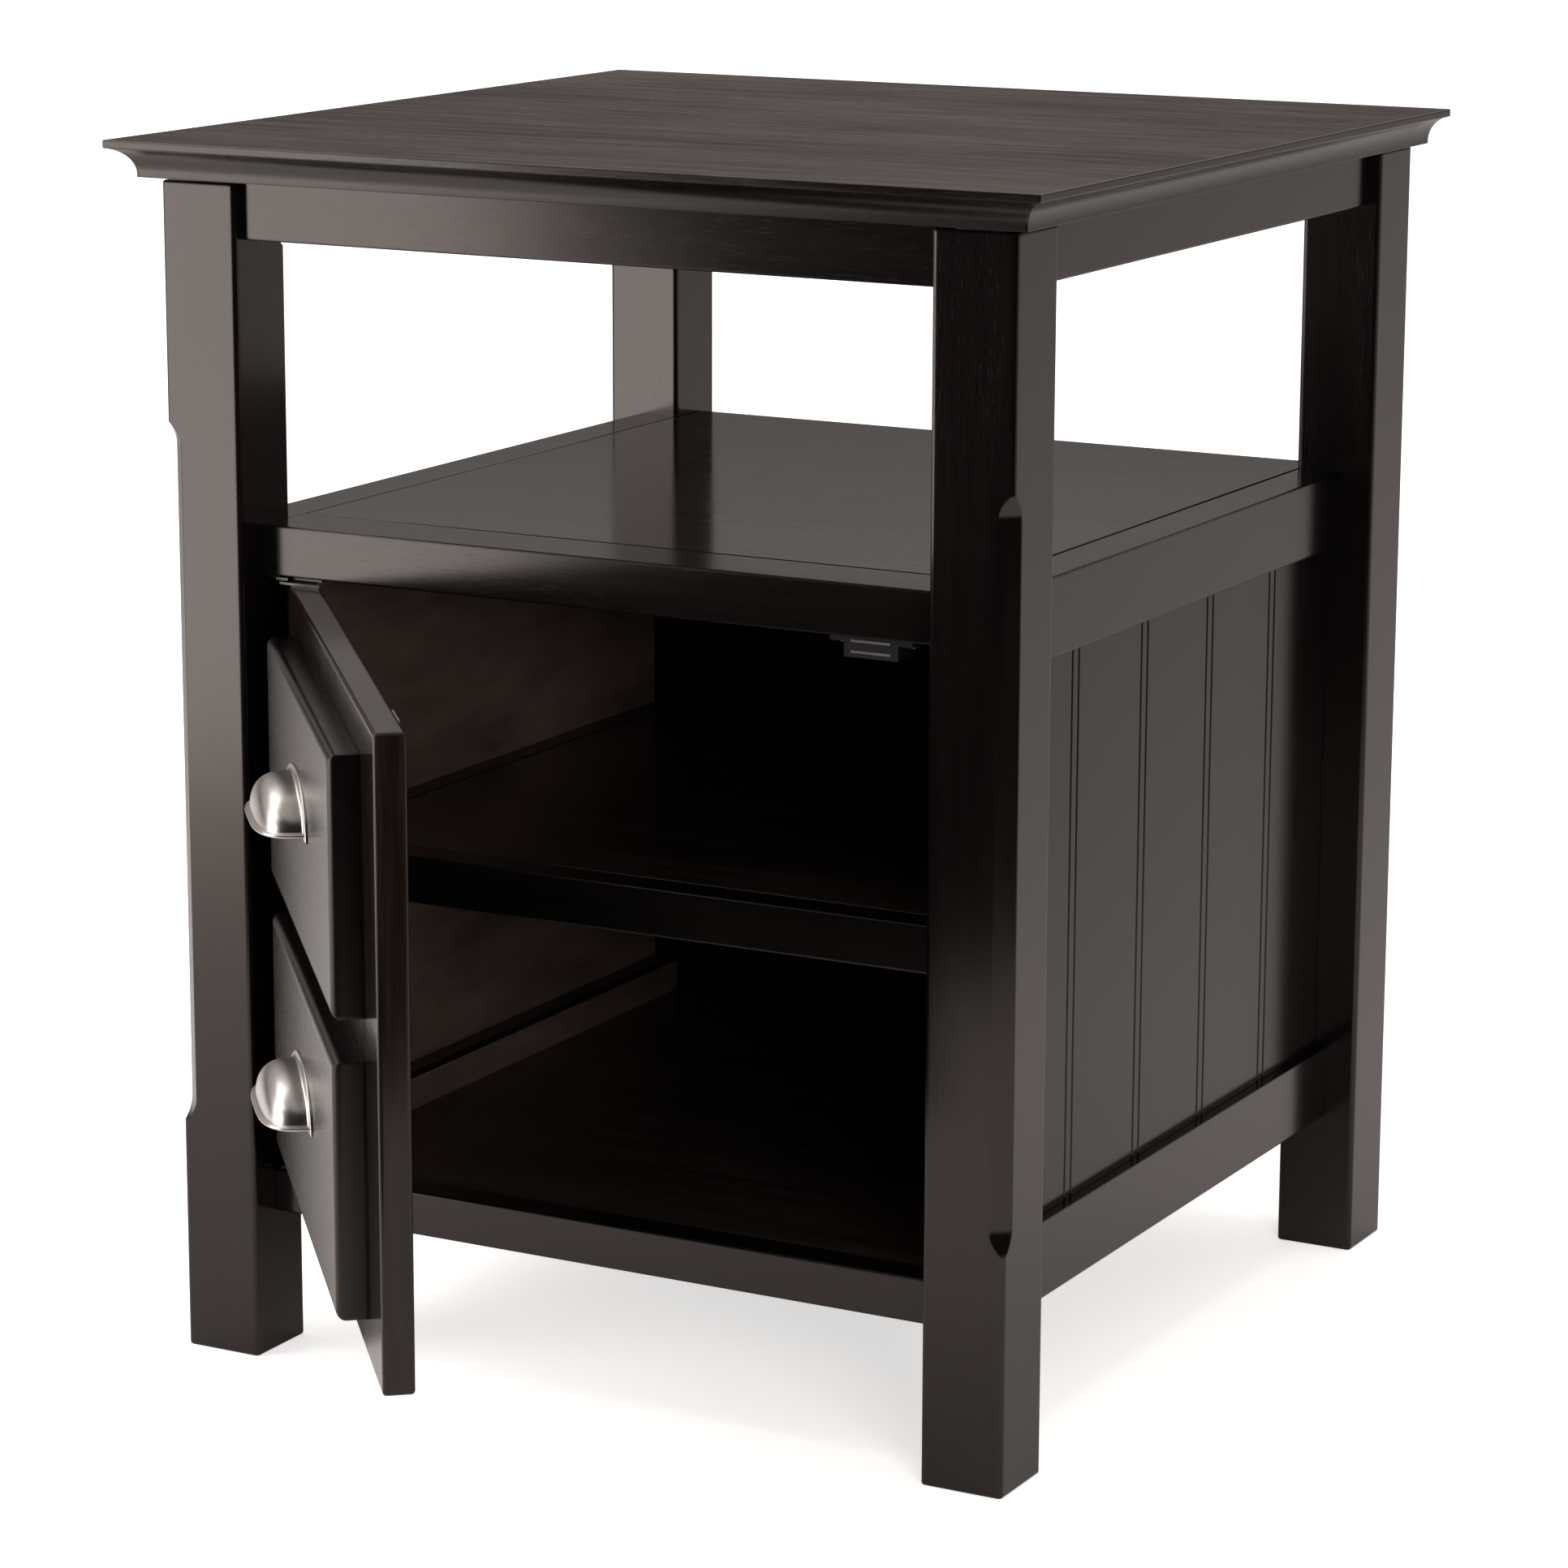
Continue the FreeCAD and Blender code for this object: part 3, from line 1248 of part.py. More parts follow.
def make_hinges():
    rail_top = on_sheet("front_bottom_rail_top_height")
    screws = make_frame_leaf("hinge_upper_frame_leaf", "shelf_rail_front", SHELF_RAIL_LOW, up=True)
    screws += make_frame_leaf("hinge_lower_frame_leaf", "bottom_rail_front", rail_top, up=False)
    group("hinge_frame_screws", screws)
    both = 2 * on_sheet("leaf_thickness")
    high, low = DOOR_HIGH, DOOR_LOW
    screws = make_door_leaf("hinge_upper_door_leaf", high, SHELF_RAIL_LOW - high - both, up=True)
    screws += make_door_leaf("hinge_lower_door_leaf", low, low - rail_top - both, up=False)
    hang_on_door(group("hinge_door_screws", screws))


# ---------------------------------------------------------------- build, check and write


def check_model():
    """Stop when an object failed, a shape is empty or invalid, or a pocket removed nothing."""
    faults = []
    for item in document.Objects:
        if "Invalid" in item.State or "Error" in item.State:
            faults.append(f"{item.Label} failed: {item.State}")
        elif item.TypeId == "PartDesign::Pocket":
            before = item.BaseFeature.Shape
            if before.isNull() or item.Shape.Volume >= before.Volume - SAME_WITHIN:
                faults.append(f"{item.Label} cuts nothing")
    for item in nodes:
        if item.Shape.isNull() or not item.Shape.isValid() or not item.Shape.Solids:
            faults.append(f"{item.Label} has no valid solid")
    if faults:
        raise RuntimeError("; ".join(faults))


def write_steps():
    os.makedirs("parts", exist_ok=True)
    for item in nodes:
        item.Shape.exportStep(f"parts/{item.Label}.step")
        print(item.Label, len(item.Shape.Solids), round(item.Shape.Volume, 1))


def build():
    make_sheet()
    for corner in CORNERS:
        make_leg(*corner)
        make_corner_bracket(*corner)
    make_corner_fasteners()
    make_aprons()
    make_bracket_screws()
    make_top()
    make_shelf()
    for name, side in LEFT_RIGHT:
        make_side(name, side)
        make_side_panel(name, side)
    make_cabinet()
    bore_rail_for_catch(make_catch())
    make_door_slab()
    make_false_front("false_front_lower", LOWER_FRONT_LOW)
    make_false_front("false_front_upper", UPPER_FRONT_LOW)
    make_cup_pull("cup_pull_lower", LOWER_FRONT_LOW)
    make_cup_pull("cup_pull_upper", UPPER_FRONT_LOW)
    make_pull_screws()
    make_strike()
    make_hinges()
    document.recompute()
    check_model()
    write_steps()


build()
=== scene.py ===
"""Looks of the storage side table: lacquered wood, nickel pulls, studio floor, lamps and camera."""

import math
from typing import NamedTuple

import bmesh
import bpy
from mathutils import Matrix, Vector


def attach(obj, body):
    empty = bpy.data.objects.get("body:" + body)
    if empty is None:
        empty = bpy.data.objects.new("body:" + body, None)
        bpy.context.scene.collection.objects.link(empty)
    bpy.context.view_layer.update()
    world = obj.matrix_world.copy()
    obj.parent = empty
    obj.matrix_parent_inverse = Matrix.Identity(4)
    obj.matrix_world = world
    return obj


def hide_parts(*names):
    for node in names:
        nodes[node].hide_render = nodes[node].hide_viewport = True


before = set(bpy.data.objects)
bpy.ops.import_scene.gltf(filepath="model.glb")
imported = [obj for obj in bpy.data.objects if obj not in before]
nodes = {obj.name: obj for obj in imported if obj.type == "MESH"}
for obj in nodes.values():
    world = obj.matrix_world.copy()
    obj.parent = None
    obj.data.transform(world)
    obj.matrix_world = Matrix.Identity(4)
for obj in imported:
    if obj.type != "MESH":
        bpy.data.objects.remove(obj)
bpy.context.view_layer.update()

# ---------------------------------------------------------------- camera, in metres

IMAGE_SIDE = 1932.0
FOCAL_PIXELS = 6156.0
SENSOR_MM = 36.0
NEAREST_SEEN = 0.05
FARTHEST_SEEN = 200.0
CAMERA_PLACE = (1.233, -2.306, 0.870)
CAMERA_YAW = math.radians(28.41)
CAMERA_PITCH = math.radians(12.68)
CAMERA_ROLL = math.radians(-0.19)


def make_camera():
    """A long lens from the right, looking a little down."""
    lens = bpy.data.cameras.new("camera")
    lens.sensor_width = SENSOR_MM
    lens.lens = FOCAL_PIXELS / IMAGE_SIDE * SENSOR_MM
    lens.clip_start = NEAREST_SEEN
    lens.clip_end = FARTHEST_SEEN
    camera = bpy.data.objects.new("camera", lens)
    bpy.context.scene.collection.objects.link(camera)
    level = Matrix.Rotation(math.pi / 2 - CAMERA_PITCH, 4, "X")
    turned = Matrix.Rotation(CAMERA_YAW, 4, "Z") @ level @ Matrix.Rotation(-CAMERA_ROLL, 4, "Z")
    camera.matrix_world = Matrix.Translation(CAMERA_PLACE) @ turned
    bpy.context.scene.camera = camera


# ---------------------------------------------------------------- shader helpers


def add_node(tree, kind, settings=None, **inputs):
    """Adds a shader node. Each input is a plain value or the socket that feeds it.

    An input is named by its label, with _ for a space, or by its number after a _.
    """
    made = tree.nodes.new(kind)
    for name, value in (settings or {}).items():
        setattr(made, name, value)
    for name, value in inputs.items():
        key = int(name[1:]) if name[0] == "_" else name.replace("_", " ")
        socket = made.inputs[key]
        if isinstance(value, bpy.types.NodeSocket):
            tree.links.new(value, socket)
        else:
            socket.default_value = value
    return made


def new_material(name):
    """An empty node material, with its tree and its shader."""
    material = bpy.data.materials.new(name)
    material.use_nodes = True
    tree = material.node_tree
    tree.nodes.clear()
    shader = tree.nodes.new("ShaderNodeBsdfPrincipled")
    output = tree.nodes.new("ShaderNodeOutputMaterial")
    tree.links.new(shader.outputs["BSDF"], output.inputs["Surface"])
    return material, tree, shader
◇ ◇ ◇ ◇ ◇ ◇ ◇
● Exercise description: Show the lines from the data above that contain the string "None".

● Final result:
    if empty is None:
        empty = bpy.data.objects.new("body:" + body, None)
    obj.parent = None
def add_node(tree, kind, settings=None, **inputs):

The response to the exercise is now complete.